3. Streaking. Yep, I’ve got an exhibitionist. She saves her totally nude runs for home, but it’s just a matter of time before she takes the show on the road. It’s funny now, but no butt naked jogs on your 16th birthday.

4. Kissing every person she meets. My daughter has never met a stranger. Just about everyone gets a kiss. As she gets older, I’ll teach her not to give her affection so freely. Those kisses are precious baby girl, make them earn it.

5. Dancing for dollars. I’m almost a decade older than my youngest sister. I have vivid memories of people giving my sister money just for saying funny, sometimes highly inappropriate things. we know money At the time, I thought the whole transaction was weird. Over the years, I’ve found that it’s pretty common for people to shower kids with cash for making them laugh or just because they are kids. It’s my daughter’s awesome dance skills that have her raking in the dough. She has a mean funky chickin’ that is always good for a laugh and a couple of bucks. We’ll keep loading the piggy bank but this is not how we are paying for college.

6. Obsession with shoes. Since she could crawl, my daughter’s favorite spot in the house has been the shoe rack in my closet. She often brings me shoes to put on her. Sometimes they are her shoes. Sometimes they are mine. Sometimes they are dad’s. I get that a lot of women love shoes, but I just can’t get too excited about something you stick your feet in and drag across the floor. Hopefully my teenager doesn’t expect pricey footwear. Boy, will she be disappointed.

7. Slamming doors. My toddler likes to slam doors. She’s not strong enough to make a big bang, but if she runs with it she can get a strong thump. I like to see those muscles flexing and the look of determination on her face. Slamming doors–cute now, probably irritating when she hits the teen years.

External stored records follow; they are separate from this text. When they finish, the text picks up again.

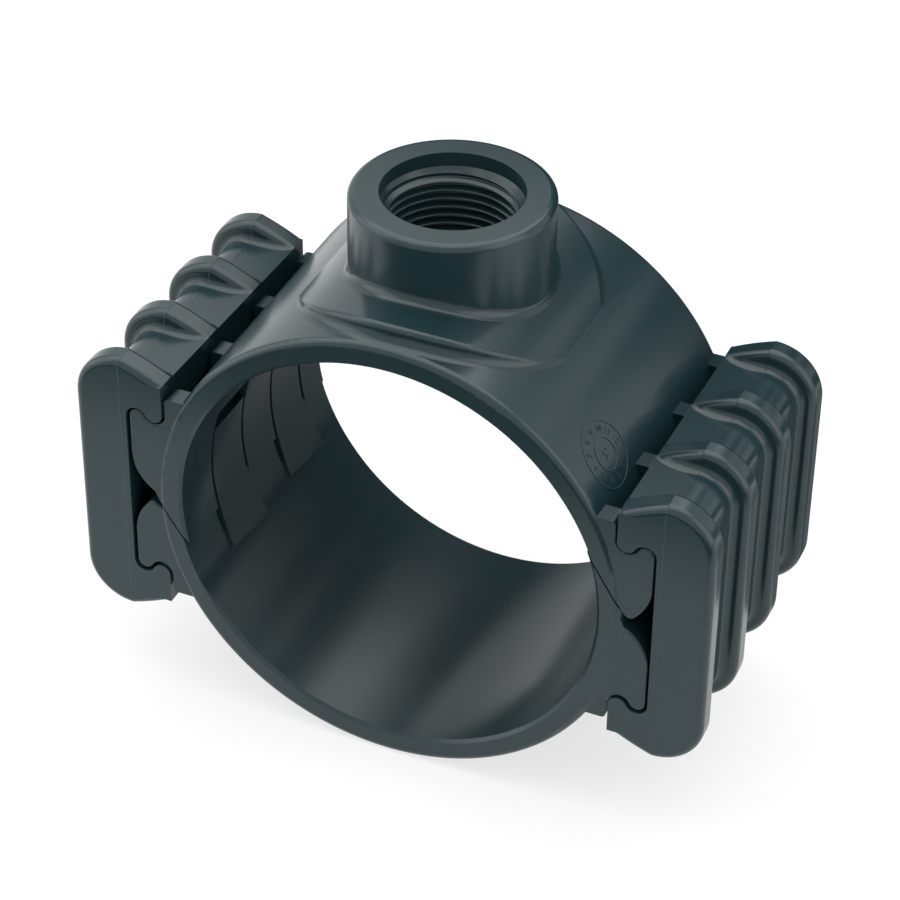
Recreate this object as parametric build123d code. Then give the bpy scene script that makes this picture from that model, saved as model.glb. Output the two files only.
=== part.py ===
from build123d import *
import os
from math import atan2, cos, degrees, hypot, radians, sin

# Tapping saddle for 110 mm pressure pipe with an Rp 1 threaded outlet, in millimetres.
# +Y runs along the pipe and +Z along the outlet. The origin is where the two axes meet.
# Two half shells close round the pipe. Each side has a lug on either half, and a tapered
# clip that slides along the pair of lugs draws the halves together.

# ---- driving dimensions -------------------------------------------------------------
pipe_diameter = 110.0
length = 78.8                      # along the pipe
shell_wall = 6.4
bore_chamfer = 0.8
rim_round = 1.8

outlet_height = 82.0               # pipe axis to the face of the boss
boss_radius = 24.9
boss_round = 1.8
boss_foot = 2.4
mouth_radius = 17.5                # plain counterbore above the thread
mouth_depth = 3.7
thread_root_radius = 16.62         # Rp 1: the helical crests stand inside this bore
thread_length = 19.0
waterway_radius = 14.6
pedestal_radius = 36.3
pedestal_crown_radius = 47.0       # its top is a tighter cylinder along the pipe
pedestal_height = 65.8
pedestal_round = 1.2
pedestal_foot = 2.5

wedge_drop = 2.9                   # how much lower a lug's hook is at the far end
lug_reach = 68.4                   # pipe axis to the outer face of the lugs
lug_setback = 0.3                  # lugs start this far behind the shell's rim
lug_round = 0.5                    # along the edges of their end faces
valley = (61.5, 24.6, 3.0)         # x, z and radius of the groove behind a lug's hook
crown = (66.2, 22.3, 2.23)         # and of the round crown of the hook
rib_top = 29.8                     # the short ribs in the groove between shell and lug
rib_round = 1.2
rib_thickness = 5.6
clip_gap = 0.65                    # between lug and clip
split_gap = 0.4                    # between the two halves
left_split = ((-62.1, -0.5), (-52.9, -14.0))   # from the lugs' tips to the bore
right_split = ((62.1, 2.7), (54.4, 14.9))

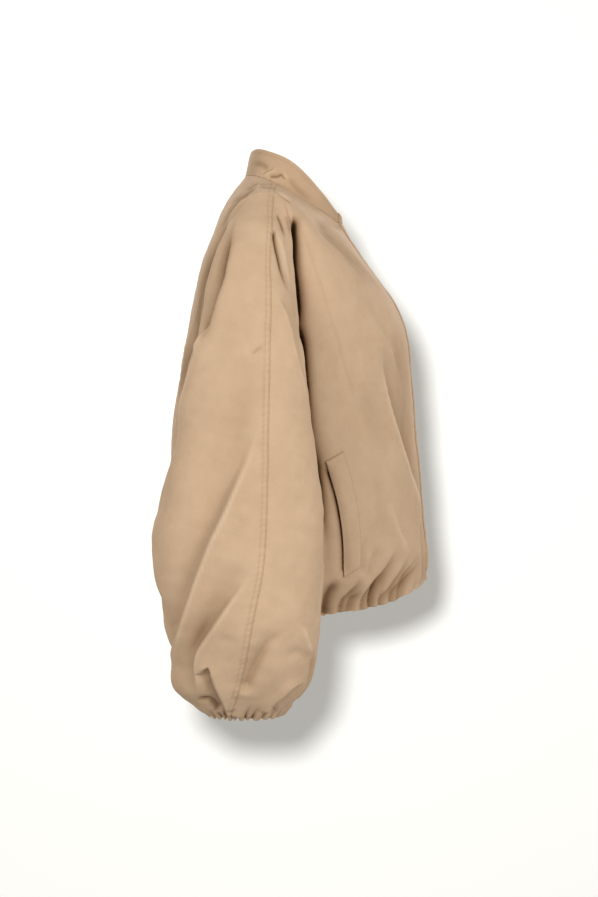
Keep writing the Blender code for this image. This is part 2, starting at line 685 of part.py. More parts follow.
def build_jacket():
    """Every cut piece, in sewing order."""
    body_panel("front_right", -1, right_edge_turn, 0.0, right_front_turns)
    body_panel("front_left", 1, left_edge_turn, 1.0, left_front_turns)
    body_panel("back", 0, None, 0.0, back_turns)
    collar_piece()
    for side, word in ((-1, "right"), (1, "left")):
        sleeve_panel(f"sleeve_{word}_front", side, True)
        sleeve_panel(f"sleeve_{word}_back", side, False)
        welt_piece(f"pocket_welt_{word}", side)


clear_scene()
build_jacket()
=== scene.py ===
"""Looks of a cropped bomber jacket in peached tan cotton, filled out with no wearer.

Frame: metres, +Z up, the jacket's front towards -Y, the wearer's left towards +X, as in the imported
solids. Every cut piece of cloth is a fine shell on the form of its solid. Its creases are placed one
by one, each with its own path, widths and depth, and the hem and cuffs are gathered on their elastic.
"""

from __future__ import annotations

import logging
import math
from collections.abc import Callable
from dataclasses import dataclass
from enum import Enum

import bpy
import numpy as np
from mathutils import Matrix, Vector


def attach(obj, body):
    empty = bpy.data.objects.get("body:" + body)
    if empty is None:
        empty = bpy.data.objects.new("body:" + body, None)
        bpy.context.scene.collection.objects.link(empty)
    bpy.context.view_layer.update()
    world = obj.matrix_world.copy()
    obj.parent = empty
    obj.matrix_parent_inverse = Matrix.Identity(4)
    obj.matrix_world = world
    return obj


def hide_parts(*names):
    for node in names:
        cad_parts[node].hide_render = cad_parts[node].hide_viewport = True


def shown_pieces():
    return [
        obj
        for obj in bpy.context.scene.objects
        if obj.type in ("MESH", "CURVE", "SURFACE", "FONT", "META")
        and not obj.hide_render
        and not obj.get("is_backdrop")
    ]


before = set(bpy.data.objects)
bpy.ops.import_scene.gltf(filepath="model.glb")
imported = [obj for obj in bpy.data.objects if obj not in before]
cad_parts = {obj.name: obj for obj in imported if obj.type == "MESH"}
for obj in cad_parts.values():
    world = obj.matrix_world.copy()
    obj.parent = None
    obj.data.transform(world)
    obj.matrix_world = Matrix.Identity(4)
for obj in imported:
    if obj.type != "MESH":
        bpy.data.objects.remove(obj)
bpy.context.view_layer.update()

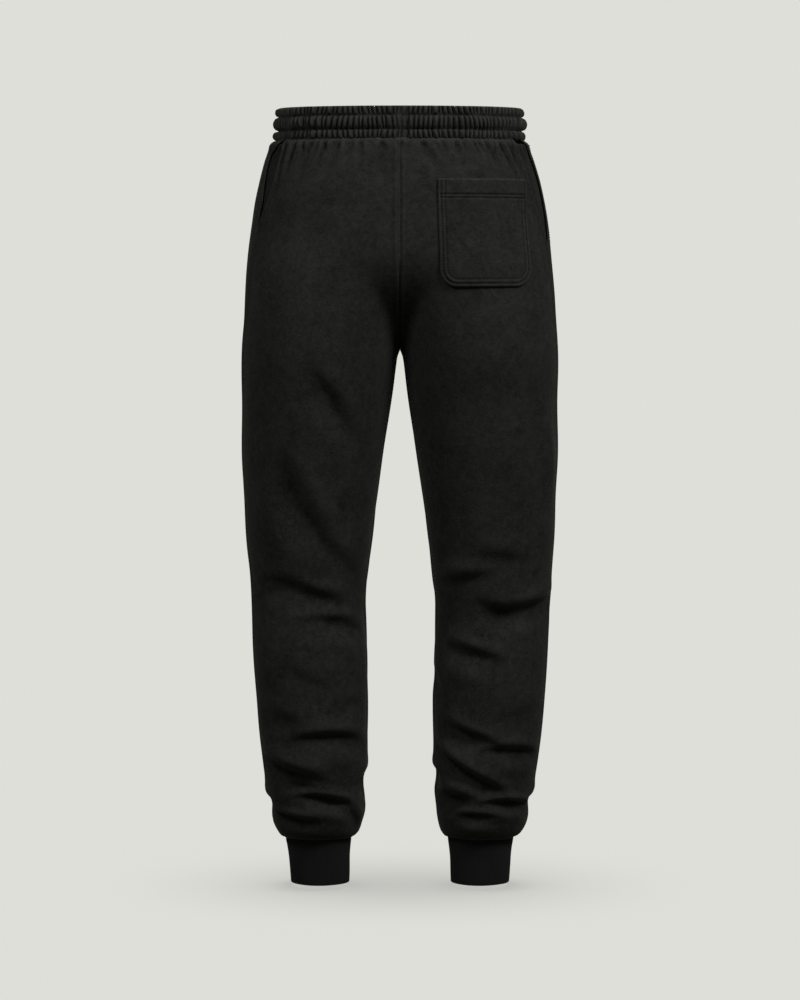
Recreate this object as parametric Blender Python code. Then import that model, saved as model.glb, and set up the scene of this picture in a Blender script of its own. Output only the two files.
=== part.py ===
"""Jogger sweatpants in brushed fleece, filled out as worn and held up at the waist.

Four cut panels hang from a gathered waistband and end in two rib cuffs. The panels are open
walls: the waist, both legs and both cuffs are hollow. X runs to the wearer's left, Y to the back
and Z up, in metres, and the origin is the middle of the waist opening.

A place on the cloth is a height z and a turn round one half of the garment: -1 at the centre
front or the front side of the inseam, 0 at the outer side, 1 at the centre back or the back side
of the inseam.
"""

import math

import bmesh
import bpy
from mathutils import Vector

# Cloth
FLEECE_WALL = 0.0022
RIB_WALL = 0.0030
POCKET_WALL = 0.0020
FACING_WALL = 0.0015
SEAM_GAP = 0.0003        # between neighbouring pieces at a seam
LAID_ON_GAP = 0.0014     # from a panel to a piece laid on it
FACING_GAP = 0.0018      # from a panel to the facing behind it

# Heights
PANEL_TOP = -0.0223
PARTING_TOP = -0.165     # the centre seams start to turn under
CROTCH = -0.295
SIDES_PART_TOP = -0.110  # the sides become legs more slowly than the centre does
SIDES_PART_END = -0.370
LEG_HEM = -0.949
CUFF_HEM = -1.012

# Section shapes: 2 is an ellipse, more is squarer
HIP_POWER = 2.2
LEG_POWER = 2.1
U_CROTCH_START = 0.70    # turn from which the centre seams run in a U under the crotch
SEAT_FILL = 0.10         # extra depth half way from hips to legs, which keeps the seat full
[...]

Do you think about the teenage years? Are you parenting a teen right now? What interesting things are your kids up to?

Nicole Robinson is a working mom, freelance writer, blogger and whole-milk enthusiast (the lady loves her milk). Visit Nicole at her blog, BookWormMama.com for a discussion of great parenting books and topics that interest moms. Stay connected on Facebook, Twitter and Pinterest.


  1. says

    I dread thinking about the teenage years! I have two daughters and one son. My oldest daughter is 8 and already going through the attitude of a teenager. :)

  2. says

    the dancing for dollars made me laugh. i watch an elderly man give some random kid a dollar at the store last night. the kid was doing a little dance and it made the guy smile. I thought it was strange, stranger that the mom accepted it but I guess it’s like tipping. we give something when service is good :)

  3. says

    Oh, this is hilarious, Nicole! LOL! I hope you print this out and save it for her someday. She sounds utterly precious! Soak up those good times because they DO go by so fast!

  4. says

    I had a door slamming teen girl–solution? I took her door off the frame, and made her earn it back. Didn’t take long to cure that trick.

    • says

      Thanks Karen. It is so funny that you mention taking the door off. I recently had a conversation with someone who did that to a teen who liked to sneak friends in the house. Just like in your case, it fixed the issue pronto.

  5. says

    it’s funny how everyone dreads the teen years when our kids spread their wings and start to fly without us. Teens are interesting, challenging and fun.

    The habits you write about are harmless compared to the real trouble everyone knows they can get into. That’s the big worry about teens — they can make fatal and disastrous decisions.

    My suggestion — after raising four teens successfully and losing only three cars to them — spend the first 12 years building a strong relationship based on mutual respect. Teach them cause and effect of their choices. Allow them to make as many choices as possible and feel the pain and gain from them.

    DON’T fret about the little stuff like streaking, hair color, condition of their room and grades.

    Do pay attention to family dinner, family fun time, family meetings and yes, family chores. STAY CONNECTED at all costs.

    You will sail through the teen years, even when storms erupt and threaten to capsize your ship and enjoy some exhilarating sailing days.